Here, much like banal mainstream fare such as Wild Hogs or Space Cowboys, four very different men embark on a journey together that's uncharacteristic of their demographic. Billy (Michael Douglas), the ersatz leader of the group, is getting married in Vegas to a woman several decades his junior. Though convincing his married friend Sam (Kevin Kline) and his decidedly less serious friend Archie (Morgan Freeman) to attend is easy enough, a prior falling out with depressive widower Paddy (Robert De Niro) proves more difficult, requiring a bit of manipulation and planning, setting up the basic conflict miring this formula comedy in patronizing predictability.

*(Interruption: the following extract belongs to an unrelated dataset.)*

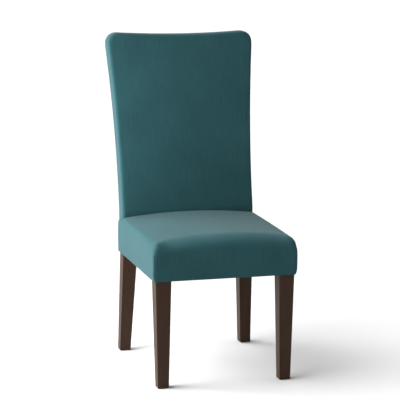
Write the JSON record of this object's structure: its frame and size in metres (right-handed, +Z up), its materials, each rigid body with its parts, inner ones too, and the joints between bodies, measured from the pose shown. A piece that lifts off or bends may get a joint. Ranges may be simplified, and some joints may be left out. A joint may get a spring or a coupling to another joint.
{
  "type": "parsons chair",
  "caption": "Armless dining side chair with a tall reclined upholstered back, a tight upholstered seat with a rolled front, and tapered dark wooden legs.",
  "frame": {"origin": "on the floor, under the middle of the chair", "axes": "+Z up, -Y the way the sitter faces, +X to the right of someone who looks at the chair's front"},
  "size_m": [0.498, 0.6149, 1.068],
  "materials": {
    "dark_wood": "satin",
    "frame_wood": "matte",
    "steel": "satin",
    "webbing": "matte",
    "jute_cloth": "matte",
    "foam": "matte",
    "wadding": "matte",
    "upholstery_fabric": "matte",
    "black_cloth": "matte"
  },
  "bodies": {
    "root": {"front_leg_left": "dark_wood", "front_leg_right": "dark_wood", "rear_post_left": "dark_wood", "rear_post_right": "dark_wood", "front_seat_rail": "frame_wood", "rear_seat_rail": "frame_wood", "side_rail_left": "frame_wood", "side_rail_right": "frame_wood", "corner_block_front_left": "frame_wood", "corner_block_front_right": "frame_wood", "corner_block_rear_left": "frame_wood", "corner_block_rear_right": "frame_wood", "back_top_rail": "frame_wood", "back_lower_rail": "frame_wood", "rail_dowels": "frame_wood", "back_rail_dowels": "frame_wood", "corner_block_screws": "steel", "leg_hanger_bolts": "steel", "leg_bolt_washers": "steel", "leg_bolt_nuts": "steel", "glide_front_left": "steel", "glide_front_right": "steel", "glide_rear_left": "steel", "glide_rear_right": "steel", "outside_back_top_strip": "steel", "outside_back_side_strip_left": "steel", "outside_back_side_strip_right": "steel", "dust_cover_staples": "steel", "seat_webbing_lengthwise": "webbing", "seat_webbing_crosswise": "webbing", "back_webbing_upright": "webbing", "back_webbing_crosswise": "webbing", "seat_deck_cloth": "jute_cloth", "back_deck_cloth": "jute_cloth", "seat_foam": "foam", "back_foam": "foam", "seat_wadding": "wadding", "back_wadding": "wadding", "outside_back_wadding": "wadding", "seat_cover": "upholstery_fabric", "back_cover": "upholstery_fabric", "outside_back_cover": "upholstery_fabric", "dust_cover": "black_cloth"}
  },
  "joints": []
}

Why Paddy and Billy can't seem to get along is continually hinted at, looming in the background until the running time denotes third act histrionics, climax and resolution involving a lounge singer (Mary Steenburgen) who inadvertently digs up a painful love triangle past that suggests, tenuously, that true friendship is about sacrifice.

But, before everyone starts doling out exceedingly tidy speeches that define their entire life trajectory in one fell swoop, there are endless gags about gambling, mobsters and the wonderful world of scoring poon. Archie, having taken out his life savings for one last hurrah, wins a crapload of money at blackjack and lands the gang a high end suite originally intended for 50 Cent (he even has a cameo where he asks the riotous old guys to turn their music down). This gives Paddy somewhere to mope and somewhere for Sam—who has a hall pass from his wife to bang anyone with a soft spot for grey pubes—to take a drunken girl that's young enough to be his daughter.

In addition to judging a bikini contest and staring at bountiful cleavage in virtually every scene, the jokes stem from their generalized ignorance about the Vegas party scene. They attempt to give a bouncer a ten-dollar tip to get into a trendy club; they're perplexed by the advent of bottle service; and they're endlessly making self-deprecating comments about their own unexplored libidos. It's all overwhelmingly trite, much like the inclusion of Cirque du Soleil performers at every turn to contextualize the geography and provide broad references for viewers easily excited by familiarity.

Similarly contrived are all motivations and decisions. Since Last Vegas is intended to warm the heart while delivering a message about the importance of being honest about aging and being truthful in relationships, each character has only the best of intentions at all times. Even a sidebar villain that awkwardly insults the elderly at any opportunity turns out to be an affable goofball after they all threaten his life and make him their servant, lying to him about being East Coast mob bosses. He, like everyone else, is just a cipher supporting the perpetual reiteration of a single gag about the sheer hilarity of old people living like they're young.

Quite frankly, this forgettable, socially ignorant comedy would be offensive if it weren't so pathetic and desperate. But at least there's some slow motion underwater photography of senior's aquarobics (it's funny because old people and unconventional body types are considered disgusting).